Director Marc Forster, whom you may know from Finding Neverland, seems to go out of his way to pay homage to his predecessors in subtle and arguably clever ways, yet when it comes to using brand staples he can’t be bothered. In addition to Q, Moneypenny is missing though that’s not a big loss. The villain Dominic Greene, played by French actor Mathieu Amalric, is significantly creepy with his bulging eyes, but isn’t quite as maniacal as we’ve come to expect and Bond fails to dispatch him with a catchy one liner. Though Bond does at least emphasize his death in a justified manner.

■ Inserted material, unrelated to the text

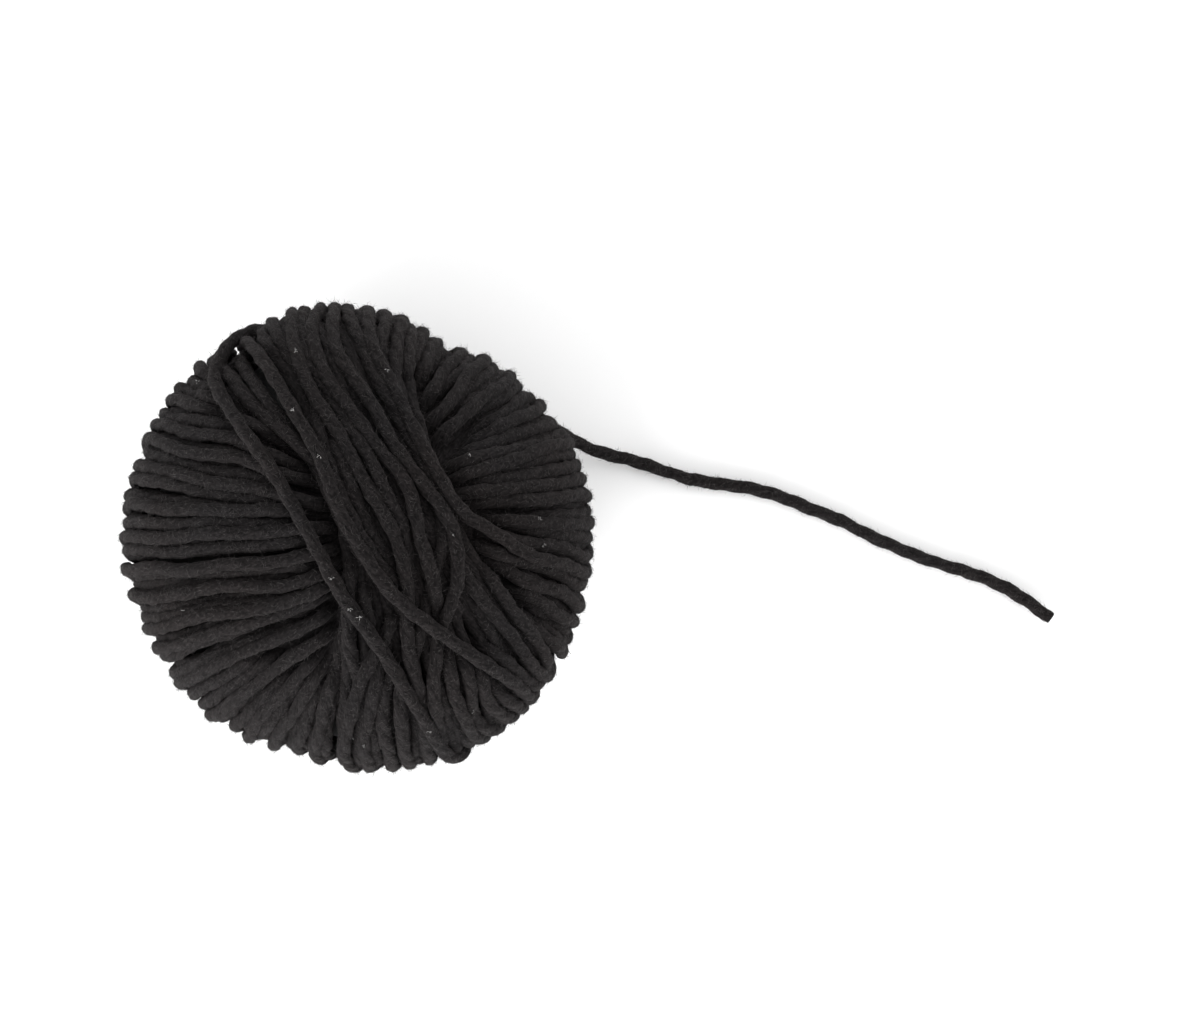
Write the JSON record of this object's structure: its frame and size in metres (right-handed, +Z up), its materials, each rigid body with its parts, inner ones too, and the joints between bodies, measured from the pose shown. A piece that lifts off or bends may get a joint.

No, what we have with Craig truly is the Batman Begins of the Bond universe. It’s edgy, gritty, and a reboot of the series. Is it what the young hip Bond fans of today want? Well it is the highest grossing Bond film ever so there’s that. Clearly the greater emphasis on Hollywood-esque action played a large role in the film’s success. It is an amazing action film. But is it an amazing Bond film? When it comes right down to it I never get that Bond vibe. Craig isn’t smooth and debonair. He is exceptionally charming and he maintains his unwavering devotion to Queen and Country but he’s just not quite there. He’s never looked like a Bond. He wears a tuxedo but doesn’t seem to fill it full of British class. He’s not as ugly as Timothy Dalton, but that sort of grotesque casting error is a once in a lifetime experience.
I feel like I’m talking myself in circles so let me say this. Quantum of Solace was a vast improvement over Casino Royale, and while I’m still not ready to accept Daniel Craig into the fold I am eagerly anticipating the next Bond film and its progression of the
Spectre Quantum story line. Unfortunately MGM‘s financial woes have nixed the series indefinitely. Just my luck.